--- WHAT THIS TASK INVOLVES ---
Pick out the lines below that contain the string "from" and copy them all.

* Start DATA PROVIDED *

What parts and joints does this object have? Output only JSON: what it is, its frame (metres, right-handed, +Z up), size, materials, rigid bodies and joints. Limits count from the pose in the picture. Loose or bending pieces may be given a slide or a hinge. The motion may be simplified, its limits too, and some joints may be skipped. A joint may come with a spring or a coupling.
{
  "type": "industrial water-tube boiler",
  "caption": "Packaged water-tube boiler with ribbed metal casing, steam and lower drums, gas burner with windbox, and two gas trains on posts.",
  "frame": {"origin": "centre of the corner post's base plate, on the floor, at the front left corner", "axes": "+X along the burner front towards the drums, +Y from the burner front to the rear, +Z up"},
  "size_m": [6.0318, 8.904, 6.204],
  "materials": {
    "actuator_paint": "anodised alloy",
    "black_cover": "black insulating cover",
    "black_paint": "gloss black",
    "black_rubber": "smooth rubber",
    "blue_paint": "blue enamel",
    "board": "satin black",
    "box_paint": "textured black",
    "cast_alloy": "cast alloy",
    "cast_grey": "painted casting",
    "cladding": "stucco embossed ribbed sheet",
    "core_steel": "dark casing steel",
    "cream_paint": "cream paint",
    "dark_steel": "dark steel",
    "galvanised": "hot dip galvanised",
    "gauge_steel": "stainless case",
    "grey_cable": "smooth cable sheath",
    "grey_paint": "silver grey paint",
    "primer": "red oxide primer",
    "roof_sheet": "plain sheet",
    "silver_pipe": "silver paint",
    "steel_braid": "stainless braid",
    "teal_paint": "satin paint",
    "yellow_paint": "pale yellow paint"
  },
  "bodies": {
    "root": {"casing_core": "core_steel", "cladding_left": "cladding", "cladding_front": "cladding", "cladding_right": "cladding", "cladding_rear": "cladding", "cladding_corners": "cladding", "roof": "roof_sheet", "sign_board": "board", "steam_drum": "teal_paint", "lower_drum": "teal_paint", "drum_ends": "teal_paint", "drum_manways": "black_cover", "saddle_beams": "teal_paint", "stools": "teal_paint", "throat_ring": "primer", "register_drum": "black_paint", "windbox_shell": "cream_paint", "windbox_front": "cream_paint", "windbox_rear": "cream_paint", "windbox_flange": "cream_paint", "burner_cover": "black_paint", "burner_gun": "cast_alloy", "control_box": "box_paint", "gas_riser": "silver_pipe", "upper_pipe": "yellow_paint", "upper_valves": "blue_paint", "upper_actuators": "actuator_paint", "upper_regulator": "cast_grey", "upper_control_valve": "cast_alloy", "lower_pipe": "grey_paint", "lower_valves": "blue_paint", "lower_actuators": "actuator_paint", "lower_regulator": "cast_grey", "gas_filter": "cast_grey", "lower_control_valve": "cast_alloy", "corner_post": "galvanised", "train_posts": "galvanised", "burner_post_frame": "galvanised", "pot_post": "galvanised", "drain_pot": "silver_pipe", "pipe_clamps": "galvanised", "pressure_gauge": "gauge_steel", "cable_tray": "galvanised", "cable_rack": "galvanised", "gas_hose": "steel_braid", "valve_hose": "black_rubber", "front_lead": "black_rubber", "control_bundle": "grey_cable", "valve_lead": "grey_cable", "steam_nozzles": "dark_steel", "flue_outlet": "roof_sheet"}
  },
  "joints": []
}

* End DATA PROVIDED *

--- FULL OUTPUT ---
What parts and joints does this object have? Output only JSON: what it is, its frame (metres, right-handed, +Z up), size, materials, rigid bodies and joints. Limits count from the pose in the picture. Loose or bending pieces may be given a slide or a hinge. The motion may be simplified, its limits too, and some joints may be skipped. A joint may come with a spring or a coupling.
  "frame": {"origin": "centre of the corner post's base plate, on the floor, at the front left corner", "axes": "+X along the burner front towards the drums, +Y from the burner front to the rear, +Z up"},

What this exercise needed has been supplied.